*Stated goal*: Repeat only the lines from the line containing "make_midsole()" through the line containing "TIP_UNDER_ROUND = 2.3", both included, exactly as they stand.

*Raw data*:

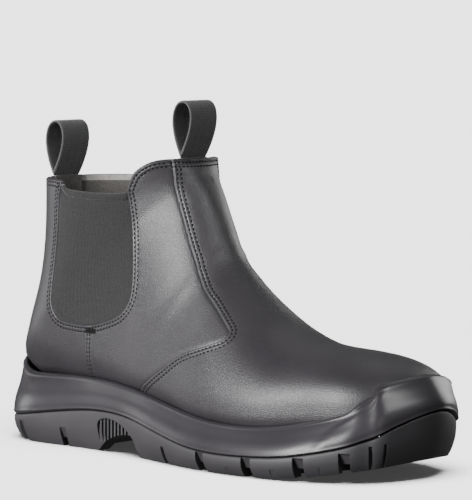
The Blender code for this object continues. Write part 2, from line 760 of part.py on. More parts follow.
def material(name):
    colour, roughness, metallic = MATERIALS[name]
    made = bpy.data.materials.get(name) or bpy.data.materials.new(name)
    made.use_nodes = True
    shader = made.node_tree.nodes["Principled BSDF"]
    shader.inputs["Base Color"].default_value = (*colour, 1.0)
    shader.inputs["Roughness"].default_value = roughness
    shader.inputs["Metallic"].default_value = metallic
    return made


def finished(piece, material_name):
    """Gives a piece its material and shading."""
    piece.data.name = piece.name
    piece.data.materials.clear()
    piece.data.materials.append(material(material_name))
    piece.data.shade_smooth()
    piece.data.set_sharp_from_angle(angle=math.radians(32))
    return piece


def main():
    clear_scene()
    make_upper()
    make_gore("gore_outer", -1)
    make_gore("gore_inner", 1)
    make_insole()
    make_midsole()
    make_outsole()
    for name, front in (("pull_loop_front", True), ("pull_loop_back", False)):
        make_loop(name, collar_inside(front), collar_height(front) + GAP, LOOP_LEAN, 1 if front else -1)


main()
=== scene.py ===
"""The dressed side gore work boot: its leather, cloth and rubber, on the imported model."""
import math

import bmesh
import bpy
import numpy as np
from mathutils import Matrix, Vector
from mathutils.bvhtree import BVHTree


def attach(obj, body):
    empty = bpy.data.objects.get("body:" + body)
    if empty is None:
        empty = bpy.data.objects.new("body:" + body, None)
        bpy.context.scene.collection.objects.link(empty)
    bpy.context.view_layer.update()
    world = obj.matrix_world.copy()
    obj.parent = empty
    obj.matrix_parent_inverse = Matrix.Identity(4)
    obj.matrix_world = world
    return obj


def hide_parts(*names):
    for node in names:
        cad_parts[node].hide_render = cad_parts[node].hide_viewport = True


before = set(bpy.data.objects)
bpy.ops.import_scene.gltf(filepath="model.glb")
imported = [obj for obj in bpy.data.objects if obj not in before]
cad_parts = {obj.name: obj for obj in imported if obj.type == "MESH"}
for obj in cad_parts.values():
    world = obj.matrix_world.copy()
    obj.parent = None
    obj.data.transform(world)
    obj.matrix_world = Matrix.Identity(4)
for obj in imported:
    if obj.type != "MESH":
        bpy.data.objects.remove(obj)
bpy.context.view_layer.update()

# The last, measured over the leather of the vamp
LAST_LENGTH = 0.288
LAST_BACK = -0.032
BALL_WIDTH = 0.094
SEAT_HEIGHT = 0.034
INSTEP_HEIGHT = 0.119
COLLAR_BACK_HEIGHT = 0.1532
COLLAR_FRONT_HEIGHT = 0.167
TOE_TIP_HEIGHT = 0.042
TOE_TURN = 0.009
TOE_ROUND_PLAN = 2.35
TOE_ROUND_SIDE = 2.05
TOE_TURN_POWER = 1.5
TIP_OVER_ROUND = 2.1
TIP_UNDER_ROUND = 2.3

# The upper's leather, and the clearance that pieces in contact keep
WALL = 0.0018
VAMP_STEP = 0.0012
FRONT_STEP = 0.0005
STRIP_WIDTH = 0.024
GAP = 0.0003
INSOLE_THICKNESS = 0.0045
GORE_RECESS = 0.0004

# The sole
SOLE_LENGTH = 0.301
SOLE_BACK = -0.040
SOLE_WIDTH = 0.107
TOE_SPRING = 0.0115
CUP_HEIGHT = 0.040
LIP = 0.0016
BUMPER_STEP = 0.0009
TREAD_INSET = 0.0045
TREAD_DEPTH = 0.005
LUG_REACH = 0.013
EDGE_ROUND = 0.0012
EDGE_INSET = 0.0007
RIB_PITCH = 0.0027
RIB_WIDTH = 0.0012
RIB_STEP = 0.0016
WAIST_RECESS = 0.0035

# The pull loops
STRAP_WIDTH = 0.022
STRAP_THICKNESS = 0.0014
LOOP_HEIGHT = 0.0325
LOOP_DEPTH = 0.0147
LOOP_LEAN = 0.0018
LOOP_TAIL = 0.014
LOOP_SPLIT = 2.5 * STRAP_THICKNESS
TAIL_THICKNESS = 1.3 * STRAP_THICKNESS
DROP_WIDEST = 0.77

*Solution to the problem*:
    make_midsole()
    make_outsole()
    for name, front in (("pull_loop_front", True), ("pull_loop_back", False)):
        make_loop(name, collar_inside(front), collar_height(front) + GAP, LOOP_LEAN, 1 if front else -1)


main()
=== scene.py ===
"""The dressed side gore work boot: its leather, cloth and rubber, on the imported model."""
import math

import bmesh
import bpy
import numpy as np
from mathutils import Matrix, Vector
from mathutils.bvhtree import BVHTree


def attach(obj, body):
    empty = bpy.data.objects.get("body:" + body)
    if empty is None:
        empty = bpy.data.objects.new("body:" + body, None)
        bpy.context.scene.collection.objects.link(empty)
    bpy.context.view_layer.update()
    world = obj.matrix_world.copy()
    obj.parent = empty
    obj.matrix_parent_inverse = Matrix.Identity(4)
    obj.matrix_world = world
    return obj


def hide_parts(*names):
    for node in names:
        cad_parts[node].hide_render = cad_parts[node].hide_viewport = True


before = set(bpy.data.objects)
bpy.ops.import_scene.gltf(filepath="model.glb")
imported = [obj for obj in bpy.data.objects if obj not in before]
cad_parts = {obj.name: obj for obj in imported if obj.type == "MESH"}
for obj in cad_parts.values():
    world = obj.matrix_world.copy()
    obj.parent = None
    obj.data.transform(world)
    obj.matrix_world = Matrix.Identity(4)
for obj in imported:
    if obj.type != "MESH":
        bpy.data.objects.remove(obj)
bpy.context.view_layer.update()

# The last, measured over the leather of the vamp
LAST_LENGTH = 0.288
LAST_BACK = -0.032
BALL_WIDTH = 0.094
SEAT_HEIGHT = 0.034
INSTEP_HEIGHT = 0.119
COLLAR_BACK_HEIGHT = 0.1532
COLLAR_FRONT_HEIGHT = 0.167
TOE_TIP_HEIGHT = 0.042
TOE_TURN = 0.009
TOE_ROUND_PLAN = 2.35
TOE_ROUND_SIDE = 2.05
TOE_TURN_POWER = 1.5
TIP_OVER_ROUND = 2.1
TIP_UNDER_ROUND = 2.3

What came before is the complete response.